Now, let's add a couple more children and confirm that they get restarted properly.

iex(5)> DynamicSupervisor.start_child(:boom_supervisor, {Boom, 2})
Starting process #PID<0.100.0>, number 2
iex(6)> DynamicSupervisor.start_child(:boom_supervisor, {Boom, 3})
Starting process #PID<0.102.0>, number 3
iex(7)> DynamicSupervisor.count_children(:boom_supervisor)
%{active: 3, specs: 3, supervisors: 0, workers: 3}
#####
Terminating process #PID<0.99.0>, number 1
Starting process #PID<0.104.0>, number 1
#####
Terminating process #PID<0.100.0>, number 2
Starting process #PID<0.105.0>, number 2
#####
Terminating process #PID<0.104.0>, number 1
Starting process #PID<0.106.0>, number 1
#####
Terminating process #PID<0.105.0>, number 2
Starting process #PID<0.107.0>, number 2
#####
Terminating process #PID<0.102.0>, number 3
Starting process #PID<0.108.0>, number 3

We can see that the new processes have been correctly started and get supervised using the one_for_one strategy. Excellent!

Summary

This concludes our brief tour of supervision strategies available in Elixir. We have seen how one_for_one, one_for_all and rest_for_one strategies can be used to control the way processes get restarted in case of a crash. We have also touched upon the fact that standard supervisors take a static list of processes and that we have the DynamicSupevisor at our disposal if we need to add children more flexibly. We also got our hands dirty and saw processes crashing and restarting right in front of us in iex sessions.
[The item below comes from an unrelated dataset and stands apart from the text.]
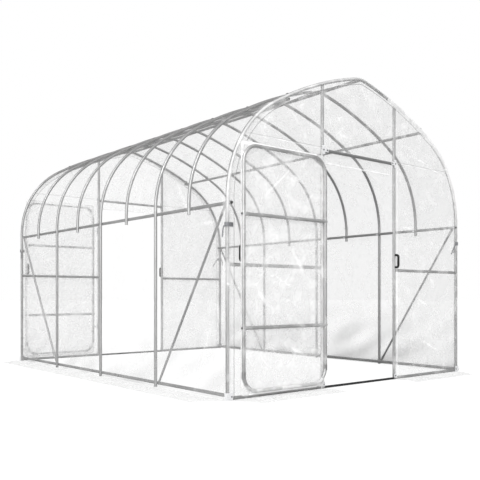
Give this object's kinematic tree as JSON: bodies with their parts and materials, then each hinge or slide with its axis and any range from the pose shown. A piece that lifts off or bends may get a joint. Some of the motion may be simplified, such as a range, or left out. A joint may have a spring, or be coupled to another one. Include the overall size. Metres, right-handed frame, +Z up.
{
  "type": "polytunnel greenhouse",
  "caption": "Walk-in polytunnel greenhouse: bent steel hoops under clear film, straight sides, pitched round-shouldered roof and a hinged film door in each gable.",
  "frame": {"origin": "middle of the footprint, on the ground", "axes": "+X across the tunnel to the right seen from the front, +Y along it to the back, +Z up"},
  "size_m": [2.8244, 3.5804, 2.1642],
  "materials": {
    "galvanised_tube": "galvanised, satin",
    "zinc_plate": "zinc plated",
    "dark_steel": "black powder coat",
    "black_plastic": "moulded, matte",
    "webbing": "woven strap",
    "clear_film": "clear polyethylene film, glossy"
  },
  "bodies": {
    "frame": {"front_hoop": "galvanised_tube", "back_hoop": "galvanised_tube", "inner_hoops": "galvanised_tube", "roof_bows": "galvanised_tube", "ridge_purlin": "galvanised_tube", "mid_purlins": "galvanised_tube", "side_rails": "galvanised_tube", "base_rails": "galvanised_tube", "corner_braces": "galvanised_tube", "door_posts": "galvanised_tube", "door_headers": "galvanised_tube", "thresholds": "dark_steel", "gable_mid_rails": "galvanised_tube", "gable_base_rails": "galvanised_tube", "right_wall_film": "clear_film", "left_wall_film": "clear_film", "right_shoulder_film": "clear_film", "left_shoulder_film": "clear_film", "right_roof_film": "clear_film", "left_roof_film": "clear_film", "cover_returns": "clear_film", "front_left_panel": "clear_film", "front_right_panel": "clear_film", "front_top_panel": "clear_film", "back_left_panel": "clear_film", "back_right_panel": "clear_film", "back_top_panel": "clear_film", "door_flaps": "clear_film", "right_skirt": "clear_film", "left_skirt": "clear_film", "gable_skirts": "clear_film", "corner_feet": "zinc_plate", "corner_straps": "webbing", "header_brackets": "zinc_plate", "post_clips": "zinc_plate", "post_handles": "black_plastic", "post_hinges": "zinc_plate"},
    "front_door": {"front_door_frame": "galvanised_tube", "front_door_film": "clear_film", "front_door_handle": "black_plastic", "front_door_hinges": "zinc_plate"},
    "back_door": {"back_door_frame": "galvanised_tube", "back_door_film": "clear_film", "back_door_handle": "black_plastic", "back_door_hinges": "zinc_plate"}
  },
  "joints": [
    {"name": "front_door_hinge", "type": "hinge", "parent": "frame", "child": "front_door", "pos_m": [-0.386, -1.611, 0.8], "axis": [0, 0, 1], "range_deg": [0, 180]},
    {"name": "back_door_hinge", "type": "hinge", "parent": "frame", "child": "back_door", "pos_m": [-0.386, 1.611, 0.8], "axis": [0, 0, -1], "range_deg": [0, 180]}
  ]
}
Elixir processes and the various ways in which they can be supervised are one of those aspects of the language that I find the most fascinating. They allow us to organise our code and think about our domain problems in a radically different way. Various different supervision strategies we have at our disposal help us make our systems resilient and self-healing and, ultimately, make our lives easier as well.